Which lines in the records below contain the word "from"? Copy each one out.

Dataset extract
______

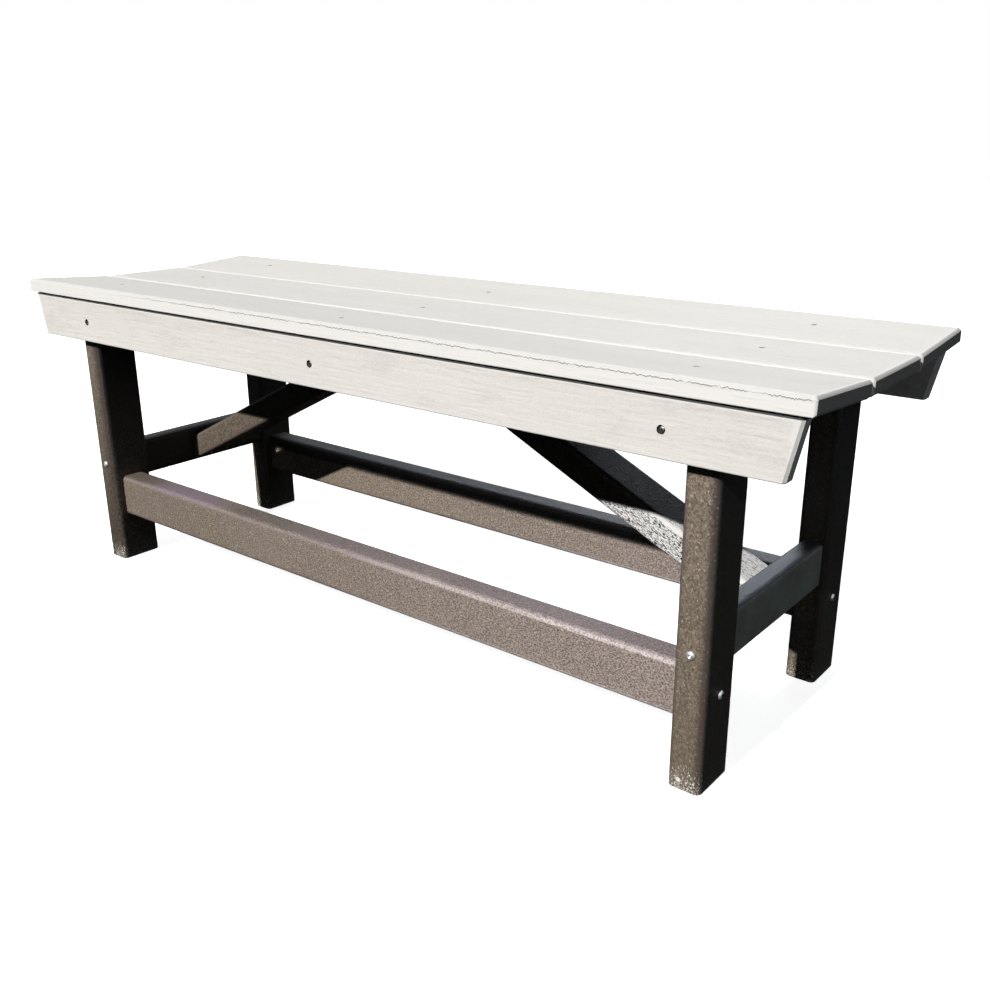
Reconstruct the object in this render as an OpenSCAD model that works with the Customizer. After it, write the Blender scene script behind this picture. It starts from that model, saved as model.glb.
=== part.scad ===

______

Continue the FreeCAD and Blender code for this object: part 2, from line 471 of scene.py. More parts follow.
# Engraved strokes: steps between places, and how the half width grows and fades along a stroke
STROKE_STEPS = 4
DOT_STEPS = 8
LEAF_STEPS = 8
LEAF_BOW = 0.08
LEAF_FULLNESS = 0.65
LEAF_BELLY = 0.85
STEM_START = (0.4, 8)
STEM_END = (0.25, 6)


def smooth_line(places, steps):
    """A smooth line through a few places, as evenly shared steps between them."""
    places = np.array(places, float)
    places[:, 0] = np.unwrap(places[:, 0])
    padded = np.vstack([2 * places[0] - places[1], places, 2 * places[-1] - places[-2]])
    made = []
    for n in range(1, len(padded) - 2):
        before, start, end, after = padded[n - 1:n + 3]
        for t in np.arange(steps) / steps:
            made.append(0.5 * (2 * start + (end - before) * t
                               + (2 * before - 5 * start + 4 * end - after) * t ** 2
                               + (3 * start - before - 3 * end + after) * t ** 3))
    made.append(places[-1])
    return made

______

Response below
Reconstruct the object in this render as an OpenSCAD model that works with the Customizer. After it, write the Blender scene script behind this picture. It starts from that model, saved as model.glb.
Continue the FreeCAD and Blender code for this object: part 2, from line 471 of scene.py. More parts follow.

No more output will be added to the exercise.